**Directions**
Give back the lines exactly, from the first one to the line with "path[:, :, 2] += distance", both ends included.

**Dataset excerpt**
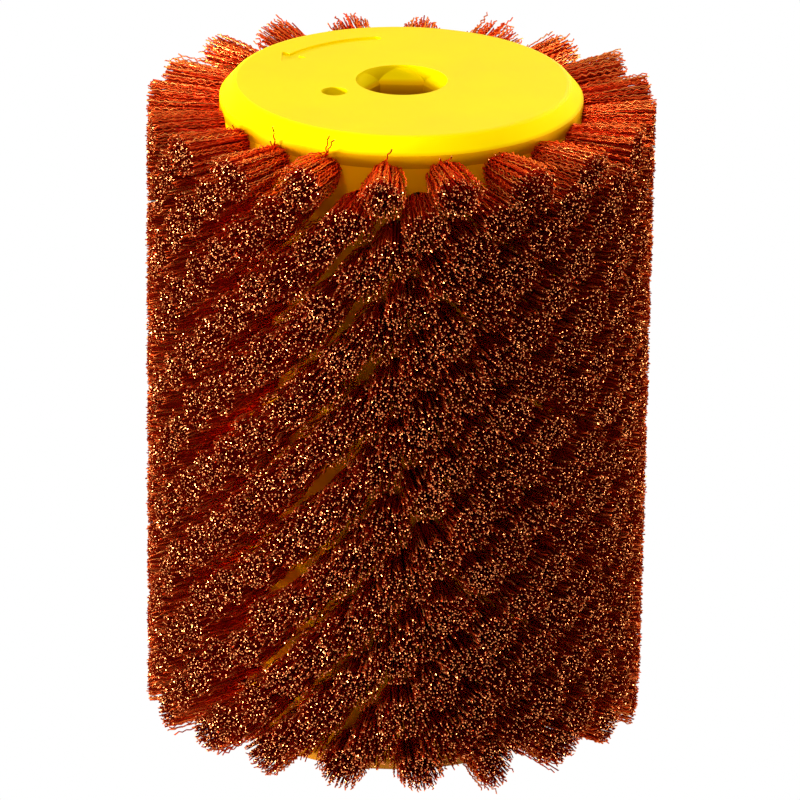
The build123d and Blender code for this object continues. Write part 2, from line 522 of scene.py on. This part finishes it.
# %% Helpers that bend a wire
ROOT_DEPTH = 1.5 * MM         # how far the modelled wire reaches into its hole
CRIMP = 0.16 * MM             # half the height of the crimp
CRIMP_RANGE = (0.6, 1.4)      # the shares of it that single bends have
CRIMP_START = 8               # the crimp has its full height from 1/8 of the way out
CRIMP_SHAKE = 0.35            # how far a bend is out of place, as a share of the crimp
WANDER = 0.12 * MM            # how far a wire strays from its line on the way out
WANDER_RANGE = (0.8, 1.8)     # how many half waves it makes on the way
CUT_TILT = 0.45               # slope of the cut end, as the trimming blade leaves it
random = np.random.default_rng(22)


def stations_of(corners):
    """The places along a straight wire that have corners, and for each corner which of them is its own."""
    return np.unique(np.round(corners[:, 0], 4), return_inverse=True)


def fanned_paths(corners, root, tip, flare, length_change):
    """A path for each wire from its root to its tip, and its way out at each station, 1 at the tips."""
    stations = stations_of(corners)[0]
    start = drum_radius - ROOT_DEPTH
    end = np.sqrt(brush_radius**2 - tip[:, 0] ** 2) + length_change
    path = np.empty((len(root), len(stations), 3))
    path[:, :, 0] = start + (end - start)[:, None] * stations[None, :]
    rise = (path[:, :, 0] - drum_radius + ROOT_DEPTH / 3) / (brush_radius - drum_radius)
    fan = np.clip(rise, 0, None) ** flare[:, None]
    path[:, :, 1:] = root[:, None, :] + (tip - root)[:, None, :] * fan[:, :, None]
    return path, rise


def push_aside(path, distance, plane):
    """Move the stations of each path sideways, in that path's own plane."""
    path[:, :, 1] += distance * np.cos(plane)[:, None]
    path[:, :, 2] += distance * np.sin(plane)[:, None]


def crimp_paths(path, rise):
    """Give each path its zigzag, let it wander, and shake its bends a little."""
    wires, stations = rise.shape
    plane = random.uniform(0, FULL_TURN, wires)
    side = np.where(np.arange(stations) % 2, 1.0, -1.0)[None, :]
    height = CRIMP * side * random.uniform(*CRIMP_RANGE, (wires, stations))
    height *= np.clip(rise * CRIMP_START, 0, 1)
    push_aside(path, height, plane)
    drift = WANDER * np.sin(math.pi * (rise * random.uniform(*WANDER_RANGE, (wires, 1))))
    push_aside(path, drift, random.uniform(0, FULL_TURN, wires))
    path[:, 1:, :] += random.normal(0, CRIMP * CRIMP_SHAKE, (wires, stations - 1, 3))


def wrap_wires(corners, path):
    """The straight wire's corners wrapped around each path of (wires, stations) points."""
    station_of = stations_of(corners)[1]
    ahead = np.gradient(path, axis=1)
    ahead /= np.linalg.norm(ahead, axis=2, keepdims=True)
    across = np.cross(ahead, [0, 0, 1.0])
    across /= np.linalg.norm(across, axis=2, keepdims=True)
    over = np.cross(across, ahead)
    roll = random.uniform(0, FULL_TURN, len(path))[:, None, None]
    cos, sin = np.cos(roll), np.sin(roll)
    across, over = across * cos + over * sin, over * cos - across * sin
    offset_y, offset_z = corners[None, :, 1, None], corners[None, :, 2, None]
    return path[:, station_of] + across[:, station_of] * offset_y + over[:, station_of] * offset_z


def cut_askew(corners, placed):
    """Tilt the cut end of each wire a little."""
    at_tip = corners[:, 0] > 0.9999
    tilt = random.normal(0, CUT_TILT, (len(placed), 2))
    tip_points = placed[:, at_tip]
    middle = tip_points.mean(axis=1, keepdims=True)
    lean = ((tip_points - middle)[:, :, 1:] * tilt[:, None, :]).sum(axis=2)
    placed[:, at_tip, 0] += lean
    return placed


print("wires reach", round((brush_radius - drum_radius) / MM, 1), "mm out of the drum")

# %% [markdown]
# ## One tuft
#
# The wires of a tuft are laid out like the seeds of a sunflower, which spreads them evenly, and then
# shaken. No two tufts are alike: each is squeezed a little, its tips are scattered, and some wires stray
# from it, mostly from its rim. The two end rings are seen from the side, so their tufts have more wires,
# and more of those are crimped.

# %% Helpers that build a tuft
END_TUFT = ((crimped_wire, 60), (plain_wire, 130))
MIDDLE_TUFT = ((shorter_crimp_wire, 34), (plain_wire, 125))
ROOT_SPREAD = 1.85 * MM
TIP_SPREAD = np.array([3.7, 3.2]) * MM      # around the brush, and along its axis
GOLDEN_TURN = math.pi * (3 - math.sqrt(5))
START_SHAKE = 0.035           # how far a wire is out of place, as a share of the tuft's radius
TUFT_SQUEEZE = 0.1            # how much a tuft's width differs from the mean, as a share of it
TIP_SCATTER = 0.2 * MM
TRIM_SCATTER = 0.12 * MM
TRIM_LOSS = 0.05 * MM         # how much shorter than the cylinder a wire is on average
STRAY_SHARE = 0.05            # of the inner wires
RIM_STRAY_SHARE = 0.15        # what the wires of the rim have more
TUFT_RIM = 0.9                # the rim begins at this share of the tuft's radius
STRAY_SCATTER = 0.6 * MM
MIDDLE_FLARE, RIM_FLARE_DROP, FLARE_SCATTER = 0.8, 0.3, 0.1     # below 1, a wire fans out early


def wire_starts(count):
    """Where the wires stand in the tuft, in a disc of radius 1: the outer ones first."""
    order = np.arange(count)[::-1]
    reach = np.sqrt((order + 0.5) / count)
    turn = order * GOLDEN_TURN + random.uniform(0, FULL_TURN)
    places = np.stack([reach * np.cos(turn), reach * np.sin(turn)], axis=1)
    return places + random.normal(0, START_SHAKE, places.shape)


def build_tuft(kinds, centre_shift):
    """All the wires of one tuft as points, in its own frame: +X points away from the axis."""
    places = wire_starts(sum(count for template, count in kinds))
    squeeze = random.normal(1, TUFT_SQUEEZE, 2)
    tips = places * TIP_SPREAD * squeeze + centre_shift
    roots = places * ROOT_SPREAD
    tips += random.normal(0, TIP_SCATTER, tips.shape)
    trim = random.normal(0, TRIM_SCATTER, len(places)) - TRIM_LOSS
    reach = np.linalg.norm(places, axis=1)
    strays = random.random(len(tips)) < STRAY_SHARE + RIM_STRAY_SHARE * (reach > TUFT_RIM)
    tips[strays] += random.normal(0, STRAY_SCATTER, (strays.sum(), 2))
    flare = MIDDLE_FLARE - RIM_FLARE_DROP * reach**2
    flare += random.uniform(-FLARE_SCATTER, FLARE_SCATTER, len(places))
    groups, first = [], 0
    for template, count in kinds:
        corners = template[0]
        part = slice(first, first + count)
        first += count
        path, rise = fanned_paths(corners, roots[part], tips[part], flare[part], trim[part])
        crimp_paths(path, rise)
        groups.append((template, cut_askew(corners, wrap_wires(corners, path))))
    return groups


print("wires in a tuft:", [sum(count for template, count in kinds) for kinds in (END_TUFT, MIDDLE_TUFT)])

# %% [markdown]
# ## From points to a mesh
#
# Each ring becomes one mesh. Its faces and its UV map follow from those of the straight wire: a copy's
# corners are numbered on from the last one's, and its map is moved to the strip of its own tone.

# %% Helpers that make the mesh
TONES = 32                    # the lower half, painted shade, for the inner wires, the upper half for the outer ones
TONE_MARGIN = 0.1             # share of a tone's strip that is left free at either side
TONE_WIDTH = 1 - 2 * TONE_MARGIN


def template_map(template):
    """For each face corner of a template: its point, and its place in the wire map within one tone."""
    corners, faces = template
    index, places = [], []
    for face in faces:
        station = corners[face, 0]
        is_end = np.ptp(station) < 1e-4
        spin = np.arctan2(corners[face, 2], corners[face, 1]) / FULL_TURN % 1
        if np.ptp(spin) > 0.5:
            spin = np.where(spin < 0.5, spin + 1, spin)
        for corner in range(len(face)):
            along = station[corner] * SIDE_STRIP
            around = TONE_MARGIN + TONE_WIDTH * min(spin[corner], 1.0)
            if is_end:
                along = END_STRIP[0] + (END_STRIP[1] - END_STRIP[0]) * (corner % 2)
                around = TONE_MARGIN + TONE_WIDTH / 2 * corner
            index.append(face[corner])
            places.append((along, around))
    return np.array(index), np.array(places)


def wire_mesh(name, points, corner_points, corner_places, face_sizes):
    """A smooth copper mesh from its points, the point and map place of each corner, and the face sizes."""
    mesh = bpy.data.meshes.new(name)
    mesh.vertices.add(len(points))
    mesh.vertices.foreach_set("co", points.ravel())
    mesh.loops.add(len(corner_points))
    mesh.loops.foreach_set("vertex_index", corner_points.astype(np.int32))
    mesh.polygons.add(len(face_sizes))
    starts = np.concatenate([[0], np.cumsum(face_sizes)[:-1]])
    mesh.polygons.foreach_set("loop_start", starts.astype(np.int32))
    mesh.update(calc_edges=True)
    mesh.polygons.foreach_set("use_smooth", np.ones(len(face_sizes), dtype=bool))
    mesh.uv_layers.new(name=WIRE_MAP)
    mesh.uv_layers[WIRE_MAP].data.foreach_set("uv", corner_places.ravel())
    mesh.materials.append(copper)
    mesh.validate()
    return mesh


def join_wires(name, batches):
    """One object from batches of (template, placed points, tones)."""
    points, corner_points, corner_places, face_sizes = [], [], [], []
    base = 0
    for template, placed, tones in batches:
        corners, faces = template
        index, places = template_map(template)
        wires = len(placed)
        points.append(placed.reshape(-1, 3))
        offsets = base + np.arange(wires)[:, None] * len(corners)
        corner_points.append((offsets + index[None, :]).ravel())
        spots = np.repeat(places[None], wires, axis=0)
        spots[:, :, 1] = (tones[:, None] + spots[:, :, 1]) / TONES
        corner_places.append(spots.reshape(-1, 2))
        face_sizes.append(np.tile([len(face) for face in faces], wires))
        base += wires * len(corners)
    parts = (np.concatenate(part) for part in (points, corner_points, corner_places, face_sizes))
    piece = bpy.data.objects.new(name, wire_mesh(name, *parts))
    bpy.context.collection.objects.link(piece)
    return piece


print("face corners of a plain wire:", len(template_map(plain_wire)[0]))

# %% [markdown]
# ## Rings of tufts
#
# The drum is drilled in 22 rings of 20 holes, and each ring is turned by two fifths of a step from the
# one below. That makes the slanting rows seen on the brush. Each ring becomes one piece, which stands
# for the CAD cones of that ring.
#
# At the front of the top ring a few wires have worked loose from their tufts and stand up against the
# cap. Each of them is placed one by one, because the eye falls on them first.

# %% Build the rings
TUFT_SHIFT = 0.35 * MM        # how far a tuft leans out of its place
CRIMP_PITCH = 1.3 * MM        # length of one wave of the crimp
LOOSE_CRIMP = 0.12 * MM       # half the height of the crimp on a loose wire
LOOSE_STANDOFF = 0.7 * MM     # how far outside the drum's wall a loose wire starts
LOOSE_DRIFT = 0.8 * MM        # how much further out it ends
LOOSE_ROOT = ROOT_SPREAD - 0.3 * MM         # its start, above the middle of its tuft
# Loose wires of the top ring by tuft: how far each one leans sideways, and how far it rises, in mm
LOOSE_WIRES = {
    18: ((0.2, -0.5), (3.9, 1.5)),
    19: ((0.8, 1.6), (4.4, 3.9)),
    0: ((1.2,), (3.1,)),
    1: ((-0.9, 1.0, 0.3), (1.5, 1.8, 1.0)),
    2: ((-2.2, -1.2, 0.8), (0.8, 1.1, 1.3)),
    17: ((-0.6,), (1.4,)),
}
top_ring = len(ring_names) - 1


def turned(points, angle, height):
    """Points turned about the brush's axis and raised to a ring."""
    cos, sin = math.cos(angle), math.sin(angle)
    out = np.empty_like(points)
    out[..., 0] = points[..., 0] * cos - points[..., 1] * sin
    out[..., 1] = points[..., 0] * sin + points[..., 1] * cos
    out[..., 2] = points[..., 2] + height
    return out


def loose_wires(leans, rises):
    """Crimped wires that stand along the cap, in the frame of their tuft."""
    corners = crimped_wire[0]
    stations = stations_of(corners)[0]
    leans, rises = np.array(leans)[:, None] * MM, np.array(rises)[:, None] * MM
    length = np.hypot(leans, rises)
    wave = LOOSE_CRIMP * np.sin(FULL_TURN * length * stations / CRIMP_PITCH)
    path = np.empty((len(leans), len(stations), 3))
    path[:, :, 0] = drum_radius + LOOSE_STANDOFF + LOOSE_DRIFT * stations
    path[:, :, 1] = leans * stations**1.5 + wave * rises / length
    path[:, :, 2] = LOOSE_ROOT + rises * stations - wave * leans / length
    return wrap_wires(corners, path)


def ring_batches(number, height):
    """The wires of one ring, tuft by tuft, with their tones."""
    first_angle = top_ring_angle - ring_twist * (top_ring - number)
    kinds = END_TUFT if number in (0, top_ring) else MIDDLE_TUFT
    for tuft in range(tufts_per_ring):
        angle = first_angle + FULL_TURN * tuft / tufts_per_ring
        shift = random.normal(0, TUFT_SHIFT, 2)
        for template, placed in build_tuft(kinds, shift):
            # The plain inner wires get the lower, darker tones, which are painted shade between the wires
            lowest = 0 if template is plain_wire else TONES // 2
            tones = random.integers(lowest, lowest + TONES // 2, len(placed))
            yield template, turned(placed, angle, height), tones
        if number == top_ring and tuft in LOOSE_WIRES:
            placed = loose_wires(*LOOSE_WIRES[tuft])
            yield crimped_wire, turned(placed, angle, height), np.zeros(len(placed))


def build_ring(number, name, height):
    """One ring of tufts, replacing the CAD cones of the same ring."""
    piece = join_wires(name.replace("tuft_ring", "wire_tufts"), ring_batches(number, height))
    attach(piece, "root")
    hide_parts(name)
    return piece


rings = [build_ring(number, name, ring_heights[number]) for number, name in enumerate(ring_names)]
for number in (0, 1):
    triangles = sum(len(face.vertices) - 2 for face in rings[number].data.polygons)
    print("triangles in", rings[number].name, "are", triangles)

# %% [markdown]
# ## Anchors
#
# Each tuft is folded around a short flat brass wire at the bottom of its hole. The anchors are out of
# sight, but they still get drawn brass with faint lengthwise streaks.

# %% Finish the anchors
STREAKS_PER_METRE = (400, 400, 4000)
BRASS = ((0.35, (0.50, 0.33, 0.13)), (0.65, (0.68, 0.48, 0.20)))
BRASS_ROUGHNESS = (0.30, 0.48)


def drawn_brass():
    """Brass with the fine streaks that a drawing die leaves."""
    material, tree, shader = new_material("anchor_metal")
    place = tree.nodes.new("ShaderNodeTexCoord").outputs["Object"]
    streaks = noise(tree, scaled(tree, place, STREAKS_PER_METRE), 1)
    tree.links.new(colour_ramp(tree, streaks, BRASS), shader.inputs["Base Color"])
    tree.links.new(ranged(tree, streaks, *BRASS_ROUGHNESS), shader.inputs["Roughness"])
    shader.inputs["Metallic"].default_value = 1.0
    return material


anchor_metal = drawn_brass()
for name in anchor_names:
    finish_node(name, anchor_metal)
print("anchor rings finished:", len(anchor_names))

**Solved exercise**
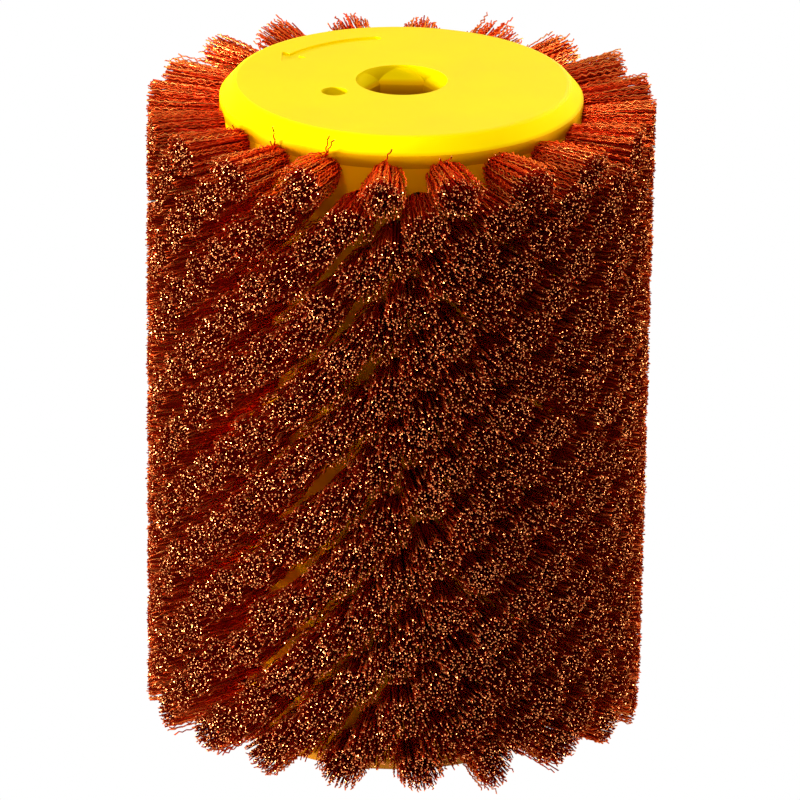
The build123d and Blender code for this object continues. Write part 2, from line 522 of scene.py on. This part finishes it.
# %% Helpers that bend a wire
ROOT_DEPTH = 1.5 * MM         # how far the modelled wire reaches into its hole
CRIMP = 0.16 * MM             # half the height of the crimp
CRIMP_RANGE = (0.6, 1.4)      # the shares of it that single bends have
CRIMP_START = 8               # the crimp has its full height from 1/8 of the way out
CRIMP_SHAKE = 0.35            # how far a bend is out of place, as a share of the crimp
WANDER = 0.12 * MM            # how far a wire strays from its line on the way out
WANDER_RANGE = (0.8, 1.8)     # how many half waves it makes on the way
CUT_TILT = 0.45               # slope of the cut end, as the trimming blade leaves it
random = np.random.default_rng(22)


def stations_of(corners):
    """The places along a straight wire that have corners, and for each corner which of them is its own."""
    return np.unique(np.round(corners[:, 0], 4), return_inverse=True)


def fanned_paths(corners, root, tip, flare, length_change):
    """A path for each wire from its root to its tip, and its way out at each station, 1 at the tips."""
    stations = stations_of(corners)[0]
    start = drum_radius - ROOT_DEPTH
    end = np.sqrt(brush_radius**2 - tip[:, 0] ** 2) + length_change
    path = np.empty((len(root), len(stations), 3))
    path[:, :, 0] = start + (end - start)[:, None] * stations[None, :]
    rise = (path[:, :, 0] - drum_radius + ROOT_DEPTH / 3) / (brush_radius - drum_radius)
    fan = np.clip(rise, 0, None) ** flare[:, None]
    path[:, :, 1:] = root[:, None, :] + (tip - root)[:, None, :] * fan[:, :, None]
    return path, rise


def push_aside(path, distance, plane):
    """Move the stations of each path sideways, in that path's own plane."""
    path[:, :, 1] += distance * np.cos(plane)[:, None]
    path[:, :, 2] += distance * np.sin(plane)[:, None]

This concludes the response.